L’amministrazione Trump si è concentrata in gran parte sul deficit commerciale nazionale con la Cina. Con Joe Biden, invece, il gap è diventata uno scontro sui valori fondamentali. Il nuovo presidente afferma spesso che gli Stati Uniti e la Cina sono bloccati in una lotta ideologica e politica per fornire il modello di governance per il XXI secolo: democrazia o autoritarismo.
Da una parte c’è il più grande produttore ed esportatore al mondo, la Cina. Che adesso può vantare anche un’enorme economia domestica di consumo, che fornisce una fonte alternativa di crescita ai mercati di esportazione. Dall’altra c’è un Paese che può e deve rinascere sotto la guida di Joe Biden, partendo proprio dall’economia interna e dai rapporto trans-atlantici.
Senza contare poi l’intreccio aziendale che lega i due poli. «La Cina è anche appena diventata il principale destinatario mondiale di nuovi investimenti esteri. Le aziende cinesi si stanno espandendo in tutto il mondo. Le economie degli Stati Uniti e della Cina sono così profondamente intrecciate che un vero disaccoppiamento sarebbe estremamente difficile, per non dire impopolare per molte aziende di entrambe i Paesi».
La lunga ascesa della Cina è stata quindi un concerto di tanti voci, che adesso però rischiano di affievolirsi. Il nulla passare degli Stati Uniti di questi anni era infatti basato sul fatto che la Cina, come le altre tigri asiatiche, avrebbe attivato un processo democratico per interrompere il regime comunista man mano che si arricchiva. Gli Stati Uniti hanno adottato un atteggiamento incoraggiante e permissivo nei confronti dell’ascesa della Cina, che si è interrotto bruscamente (e forse un po’ in ritardo) quando la superpotenza asiatica ha continuato sul suo binario dell’autoritarismo.

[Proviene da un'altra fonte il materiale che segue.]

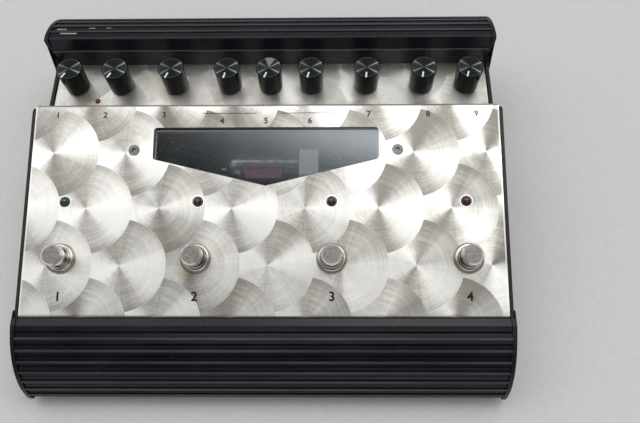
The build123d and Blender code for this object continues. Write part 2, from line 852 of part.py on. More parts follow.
def along_tube(piece):
    """Place a piece drawn upright on the tube's level axis, with its top to the right."""
    return Pos(tube_axis_x, tube_axis_y, tube_axis_z) * Rot(0, 90, 0) * piece


def bulb(radius, half_length):
    """Cylinder about the tube's middle with its lower end domed."""
    body = cylinder(radius, -half_length, half_length)
    return fillet(body.faces().sort_by(Axis.Z)[0].edges(), tube_dome * radius)


def tube_envelope():
    """Thin glass bulb with a domed end and a sealed tip."""
    half = tube_length / 2
    glass = bulb(tube_radius, half) + cylinder(tube_tip_radius, -half - tube_tip_length, -half)
    return along_tube(glass - bulb(tube_radius - tube_wall, half - tube_wall))


def tube_electrodes():
    """Two anodes between mica discs, on rods that stand on the glass base."""
    half = plate_length / 2
    base = tube_length / 2 - tube_wall
    plates = []
    for side in (-1, 1):
        plates.append(block(plate_width, plate_width, -half, half, 0, side * plate_pitch / 2))
    cage = plates[0] + plates[1]
    for end in (-half - mica_gauge, half):
        cage += cylinder(mica_radius, end, end + mica_gauge)
    for x in (-rod_pitch, rod_pitch):
        cage += cylinder(rod_radius, half, base, x, 0)
    return along_tube(cage)


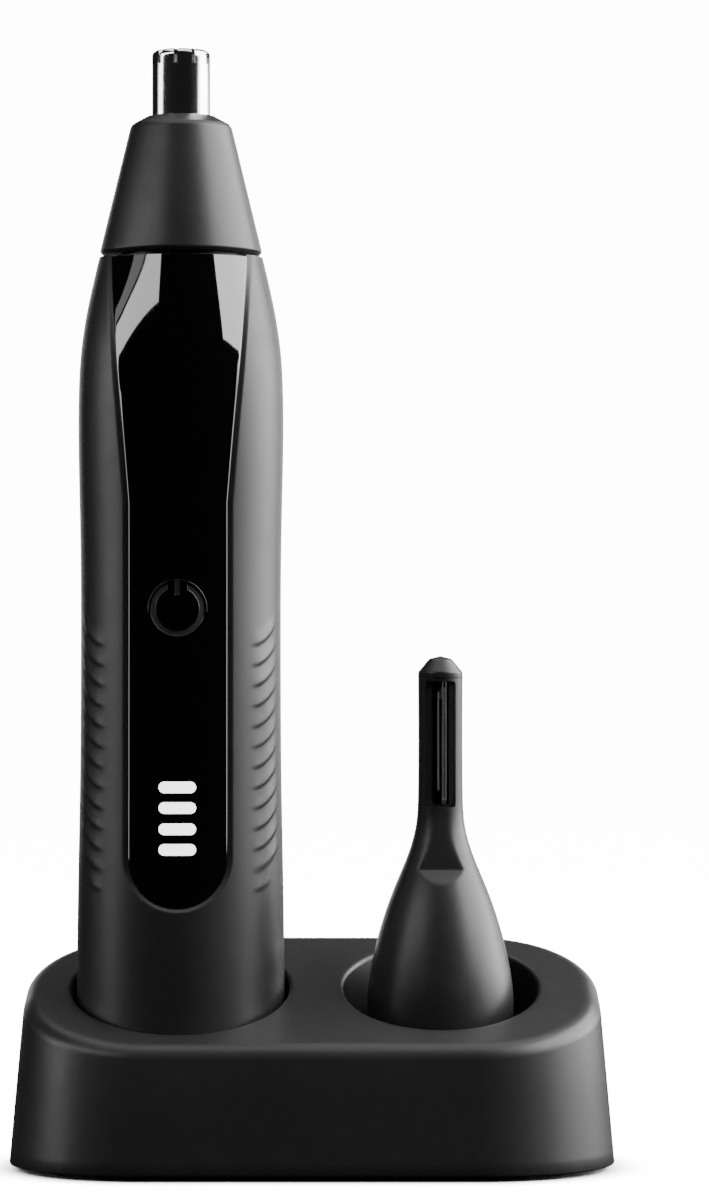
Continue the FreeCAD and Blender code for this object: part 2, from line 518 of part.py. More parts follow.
def make_detail_head():
    save("detail_head_shell", detail_head_shell())
    save("detail_head_cap", detail_head_cap())
    save("fixed_blade", fixed_blade())
    save("moving_blade", moving_blade())
    carrier = rod(1.3, 52.2, 71.6, DETAIL_X).common(block(DETAIL_X - 2, DETAIL_X + 2, -1.0, 2.0, 50.0, 80.0))
    save("blade_carrier", carrier)
    save("blade_spring", coil(0.9, 0.12, 71.65, 73.55, 3, DETAIL_X))
    save("spindle_retainer", ring(9.6, 1.95, 24.2, 26.0, DETAIL_X))
    spindle = block(DETAIL_X - 1, DETAIL_X + 1, -1, 1, 18.0, 30.2).fuse(rod(1.4, 30.0, 50.2, DETAIL_X))
    cam = rod(1.9, 49.2, 51.4, DETAIL_X)
    high = block(DETAIL_X - 3, DETAIL_X + 3, -3, 3, 51.0, 54.0)
    high.rotate(Vector(DETAIL_X, 0, 51.0), Vector(0, 1, 0), 8)
    save("detail_spindle", spindle.fuse(cam.cut(high)).removeSplitter())


make_stand()
make_trimmer()
make_nose_head()
make_detail_head()
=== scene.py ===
"""Nose hair trimmer standing in a two-well charging stand, with its spare detail head: the looks."""

import json
import math

import bmesh
import bpy
import numpy as np
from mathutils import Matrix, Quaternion, Vector


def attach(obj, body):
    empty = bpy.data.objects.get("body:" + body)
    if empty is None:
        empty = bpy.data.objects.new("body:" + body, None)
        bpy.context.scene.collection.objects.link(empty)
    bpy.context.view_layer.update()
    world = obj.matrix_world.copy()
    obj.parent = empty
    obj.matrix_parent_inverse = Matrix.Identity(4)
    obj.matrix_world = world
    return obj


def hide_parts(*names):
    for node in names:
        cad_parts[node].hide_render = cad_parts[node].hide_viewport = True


bl_info = {
    "name": "Nose Hair Trimmer Set",
    "version": (1, 0, 0),
    "blender": (4, 5, 0),
    "location": "View3D > Sidebar > Trimmer",
    "description": "Builds the visible shells, chrome and panel of a nose hair trimmer in its stand",
    "category": "Object",
}

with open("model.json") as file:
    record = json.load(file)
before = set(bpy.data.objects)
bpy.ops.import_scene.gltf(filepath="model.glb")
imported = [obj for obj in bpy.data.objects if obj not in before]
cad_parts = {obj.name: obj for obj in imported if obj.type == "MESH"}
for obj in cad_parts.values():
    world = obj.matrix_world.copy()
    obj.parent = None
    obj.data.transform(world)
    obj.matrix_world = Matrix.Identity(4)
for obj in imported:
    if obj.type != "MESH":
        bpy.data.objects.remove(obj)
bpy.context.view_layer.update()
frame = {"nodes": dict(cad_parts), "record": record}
NODES = frame["nodes"]

# Sizes in millimetres, +Z up, +Y to the rear.
TRIMMER_X, DETAIL_X = -20.2, 19.7
STAND_HALF_X, STAND_HALF_Y, STAND_CORNER = 46.4, 23.6, 21.2
STAND_DRAFT, STAND_RIM, STAND_WALL, STAND_LIP, PLATE_TOP = 0.09, 0.8, 2.0, 0.35, 2.75
SLOPE_MID, SLOPE = 27.8, 0.36
LEFT_WELL, RIGHT_WELL = (TRIMMER_X, 16.6, 11.0), (DETAIL_X, 14.9, 15.5)   # axis, radius, floor
WELL_CORNER, PIN_SPREAD, PIN_HOLE_R = 1.0, 4.0, 0.88
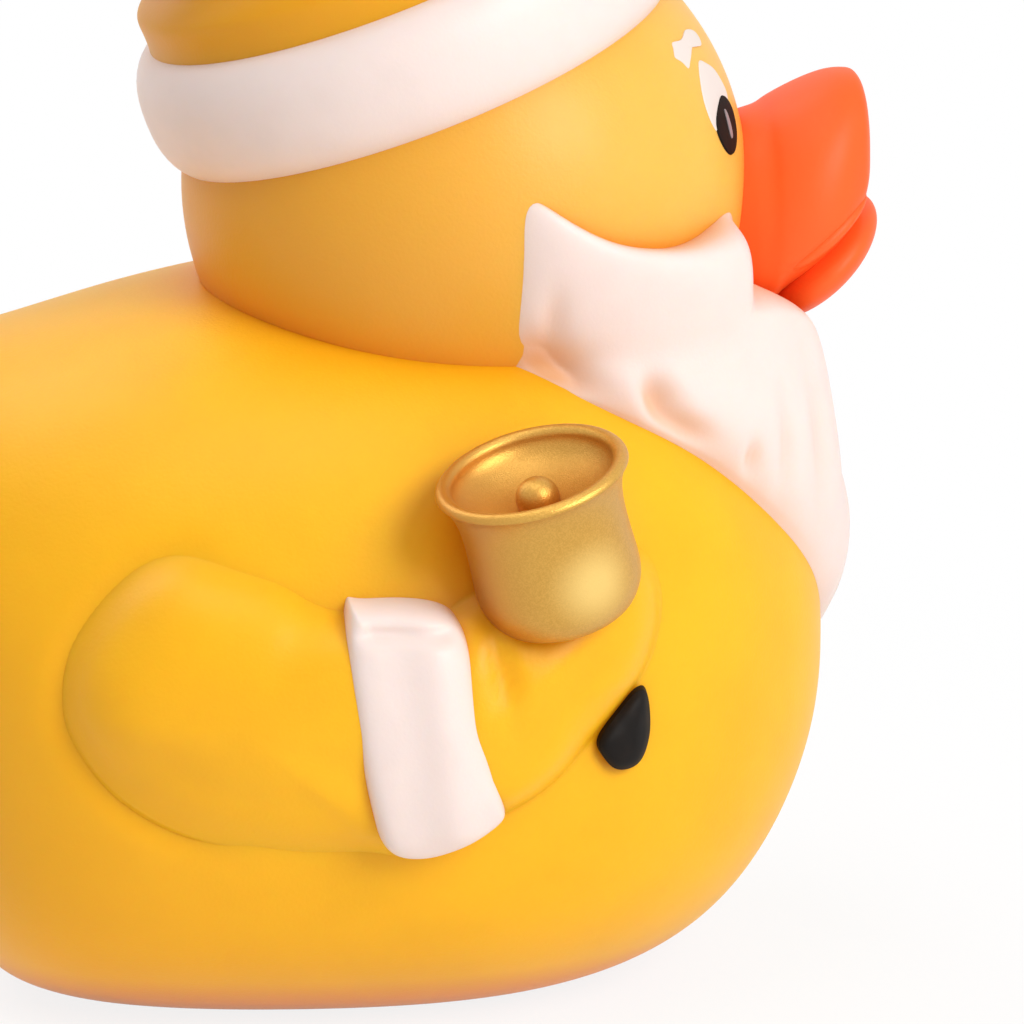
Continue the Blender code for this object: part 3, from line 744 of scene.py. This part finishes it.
def band_piece():
    middle = BAND_HEIGHT / 2 - BAND_DROP
    section = superellipse(48, BAND_THICK / 2, BAND_HEIGHT / 2, BAND_SQUARENESS)
    profile = [(BAND_RADIUS - BAND_THICK / 2 + across, middle + up) for across, up in section]
    verts, faces = turned(profile, hat_seat(), hat_axis(), 220, loop=True)
    return new_piece("hat_band", verts, faces, WHITE)


def crown_rings(rows, sides):
    """The crown's rings, its tip and the direction it ends in."""
    foot = BAND_HEIGHT - BAND_DROP
    keys = [(-BAND_DROP, CROWN_ROOT * CROWN_RADIUS, 0), (CROWN_FULL_AT * foot, CROWN_RADIUS, 0)]
    full = CROWN_TUCK * CROWN_RADIUS
    keys += [(foot + reach * CROWN_REACH, full * width, bend) for reach, width, bend in CROWN_SHAPE]
    dense = through(keys, np.linspace(0, len(keys) - 1, rows))
    centre = np.array(hat_seat())
    travelled = 0
    rings = []
    for distance, radius, bend in dense:
        lean = HAT_TILT + math.radians(bend)
        axis = Vector((-math.sin(lean), 0, math.cos(lean)))
        centre = centre + (distance - travelled) * np.array(axis)
        travelled = distance
        turn = np.array(axis.to_track_quat("Z", "Y").to_matrix())
        circle = superellipse(sides, radius, radius, 2)
        rings.append(centre + np.column_stack([circle, np.zeros(sides)]) @ turn.T)
    return np.array(rings), Vector(centre), axis


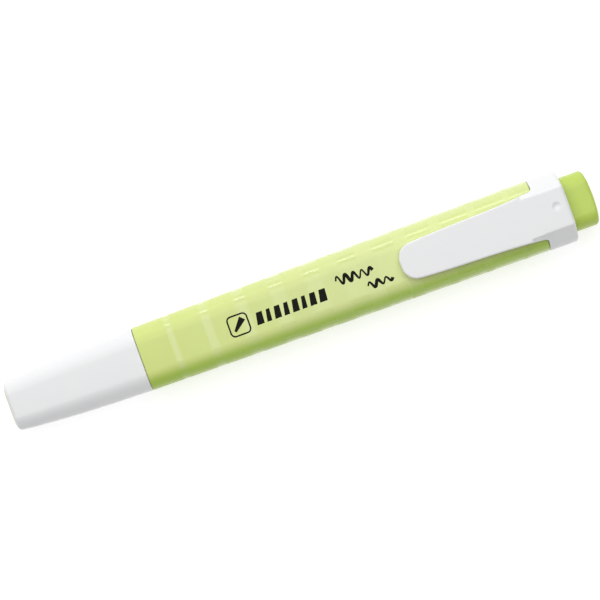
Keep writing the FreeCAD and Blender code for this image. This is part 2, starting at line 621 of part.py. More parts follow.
def make_clip_arm():
    """Clip arm: a springy tongue from the ring's flat top, with a rounded tip and a bead under it.

    Its side profile is padded across the pen, and what lies outside its plan is cut away.
    """
    body = new_body("clip_arm")
    root = f"({RING_FRONT} - {cell('clip_gap')})"
    tip = f"({RING_FRONT} - {cell('clip_length')})"
    top = f"({CLIP_TOP} - {AXIS_HEIGHT})"
    tip_top = f"({top} - {cell('clip_drop')})"
    tip_under = f"({tip_top} - {cell('clip_tip_thick')})"
    bead_x = f"({tip} + {cell('bead_centre')})"
    profile = polygon_sketch(body, "side_profile", "XZ_Plane", "0", (
        (root, top),
        (tip, tip_top),
        (tip, tip_under),
        (f"({bead_x} - {cell('bead_radius')})", tip_under),
        (f"({bead_x} - {cell('bead_radius')} / 2)", f"({tip_under} - {cell('bead_drop')})"),
        (f"({bead_x} + {cell('bead_radius')} / 2)", f"({tip_under} - {cell('bead_drop')})"),
        (f"({bead_x} + {cell('bead_radius')})", tip_under),
        (root, f"({top} - {cell('clip_thick')})"),
    ))
    pad = extrude(body, "Pad", "tongue", profile, f"2 * {cell('clip_root_half_width')} + 1")
    pad.Midplane = True
    plan = plane_sketch(body, "plan_outline", "XY_Plane", "0")
    wide = f"({cell('clip_root_half_width')} + 1)"
    add_polygon(plan, (
        (f"({root} + 2)", f"-{wide}"),
        (f"({root} + 2)", wide),
        (f"({tip} - 1)", wide),
        (f"({tip} - 1)", f"-{wide}"),
    ))
    mid = f"({RING_FRONT} - {cell('clip_mid_station')})"
    half_outline = (
        (f"({root} + 1)", cell("clip_root_half_width")),
        (mid, cell("clip_mid_half_width")),
        (tip, cell("clip_tip_half_width")),
    )
    lower_outline = tuple((along, f"-{across}") for along, across in reversed(half_outline))
    add_polygon(plan, half_outline + lower_outline, 4)
    through(body, "Pocket", "plan_cut", plan)
    tip_x = number(tip)

    def tip_corner(edge):
        return lies_across(edge, tip_x) and edge.BoundBox.YLength < 0.01

    round_edges(body, "tip_rounding", cell("clip_tip_radius"), tip_corner)
    root_x = number(root)
    under = number(f"({top} - {cell('clip_drop')} - 0.1)")

    def upper_edge(edge):
        box = edge.BoundBox
        return box.ZMin > under and not lies_across(edge, root_x)

    round_edges(body, "edge_rounding", cell("clip_edge_radius"), upper_edge)
    foot = f"({cell('ring_half_width')} - {cell('saddle_foot_inset')})"
    facets = plane_sketch(body, "facet_outline", "YZ_Plane", root)
    for index, side in enumerate(("", "-")):
        add_polygon(facets, (
            (f"{side}{cell('saddle_half_width')}", top),
            (f"{side}{foot}", cell("saddle_foot")),
            (f"{side}{foot}", top),
        ), 3 * index)
    extrude(body, "Pocket", "facets", facets, cell("facet_reach"))
    return body


def check_document(bodies):
    """Stops when any object failed or any piece is not one sound solid."""
    for item in doc.Objects:
        if "Invalid" in item.State or "Error" in item.State:
            raise RuntimeError(f"{item.Name} failed: {item.State}")
    for body in bodies:
        shape = body.Shape
        if shape.isNull() or not shape.isValid() or len(shape.Solids) != 1:
            raise RuntimeError(f"{body.Label} is not one valid solid")


bodies = [
    make_cap_shell(),
    make_cap_insert(),
    make_nib(),
    make_nib_holder(),
    make_reservoir_core(),
    make_reservoir_film(),
    make_barrel(),
    make_clip_ring(),
    make_clip_arm(),
    make_rear_plug(),
]
doc.recompute()
check_document(bodies)
os.makedirs("parts", exist_ok=True)
for body in bodies:
    body.Shape.exportStep(f"parts/{body.Label}.step")
    box = body.Shape.BoundBox
    print(f"{body.Label:16s} {body.Shape.Volume:9.1f} mm3  x {box.XMin:.2f}..{box.XMax:.2f}"
          f"  y {box.YMin:.2f}..{box.YMax:.2f}  z {box.ZMin:.2f}..{box.ZMax:.2f}")
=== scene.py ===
import math

import bpy
import numpy as np
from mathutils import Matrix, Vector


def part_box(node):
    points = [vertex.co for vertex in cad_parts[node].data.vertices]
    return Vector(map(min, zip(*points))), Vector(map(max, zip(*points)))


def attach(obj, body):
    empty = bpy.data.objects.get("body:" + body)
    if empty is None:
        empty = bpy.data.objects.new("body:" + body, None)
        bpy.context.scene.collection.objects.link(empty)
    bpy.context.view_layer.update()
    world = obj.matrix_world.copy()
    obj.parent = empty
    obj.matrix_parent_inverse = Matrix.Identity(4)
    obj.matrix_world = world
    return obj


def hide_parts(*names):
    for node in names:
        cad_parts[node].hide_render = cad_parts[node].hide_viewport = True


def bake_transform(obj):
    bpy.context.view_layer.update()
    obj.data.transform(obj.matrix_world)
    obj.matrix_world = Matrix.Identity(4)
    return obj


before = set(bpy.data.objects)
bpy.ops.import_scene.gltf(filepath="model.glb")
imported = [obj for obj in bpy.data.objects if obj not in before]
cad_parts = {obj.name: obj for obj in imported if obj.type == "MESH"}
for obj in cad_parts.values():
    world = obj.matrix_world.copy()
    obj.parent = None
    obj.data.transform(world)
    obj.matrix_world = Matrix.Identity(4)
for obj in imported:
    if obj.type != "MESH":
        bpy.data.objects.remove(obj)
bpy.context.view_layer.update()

# ---------------------------------------------------------------- barrel
# The barrel is a tube of pastel lime polypropylene, injection moulded, with a flat oval section
# and a straight taper. Its mould is polished in bands across the pen and spark-eroded between
# them, so glossy and satin bands take turns. Everything else is pressed into its two ends.
MM = 0.001
TURNS = 224
ARC_POINTS = 8
SHARP_ANGLE = math.radians(35)
PEN_SECTION = {"thick": 0.75, "side": 1.35, "corner": 0.56, "face": 30.0}
barrel_low, barrel_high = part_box("barrel")
JOINT_X = barrel_low.x
RING_X = barrel_high.x
AXIS_Z = (barrel_low.z + barrel_high.z) / 2
REAR_HALF = barrel_high.y
FRONT_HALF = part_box("cap_shell")[1].y
BARREL_WALL = 1.1 * MM
LIP_ROUND = 0.14 * MM
HAIRLINE = 0.12 * MM
# Satin bands shrink by a step each from the cap to the clip ring, at an unchanging pitch. Their
# edges fade into the polish over a short way on either side.
BAND_PITCH = 8.03 * MM
FIRST_SATIN = JOINT_X + 3.4 * MM
SATIN_WIDTH = 7.1 * MM
SATIN_STEP = 0.6 * MM
BAND_FADE = 0.3 * MM


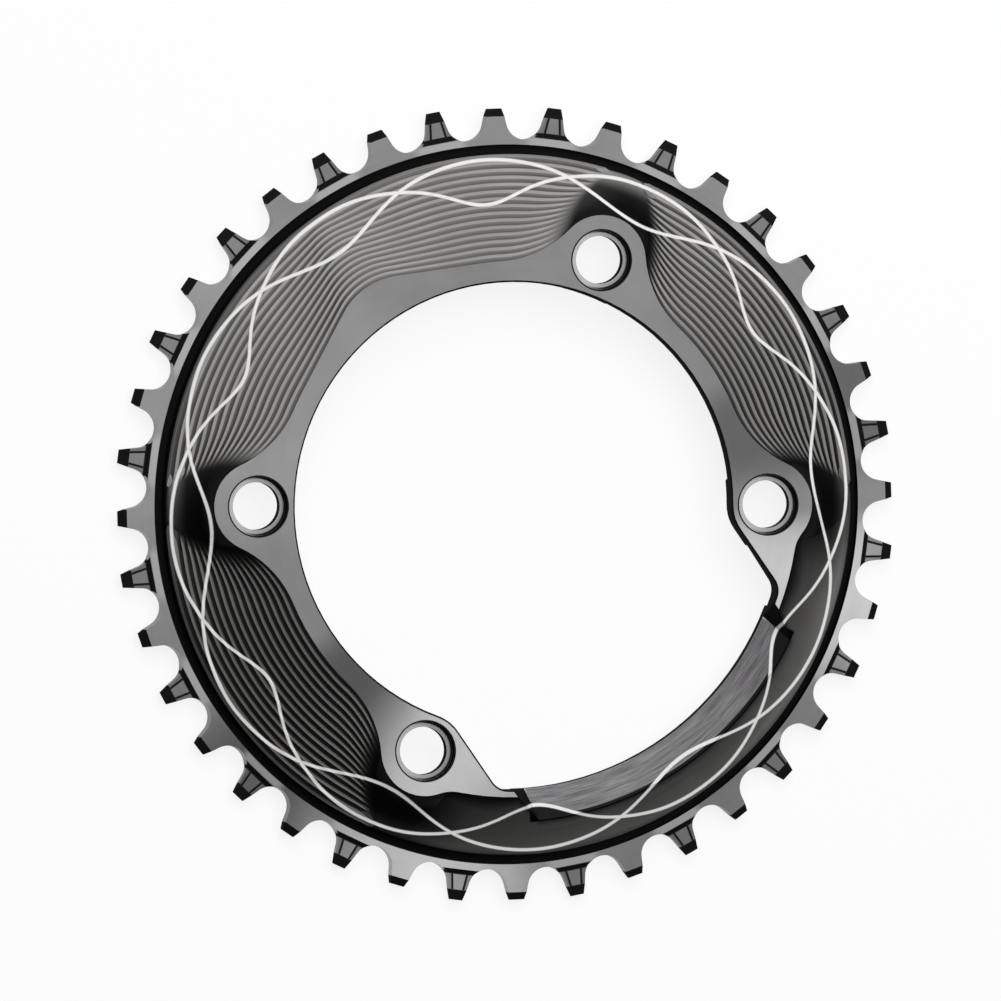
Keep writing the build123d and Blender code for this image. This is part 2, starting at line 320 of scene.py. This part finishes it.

Così l’America sta limitando l’accesso a determinate tecnologie avanzate alla Cina e sta riunendo i propri alleati in un fronte comune contro Pechino. «In questo nuovo ambiente geopolitico, Xi ha davvero bisogno di trovare un nuovo “modello cinese” – distinto dal modello dell’Asia orientale – se vuole far continuare l’ascesa della Cina», conclude l’articolo.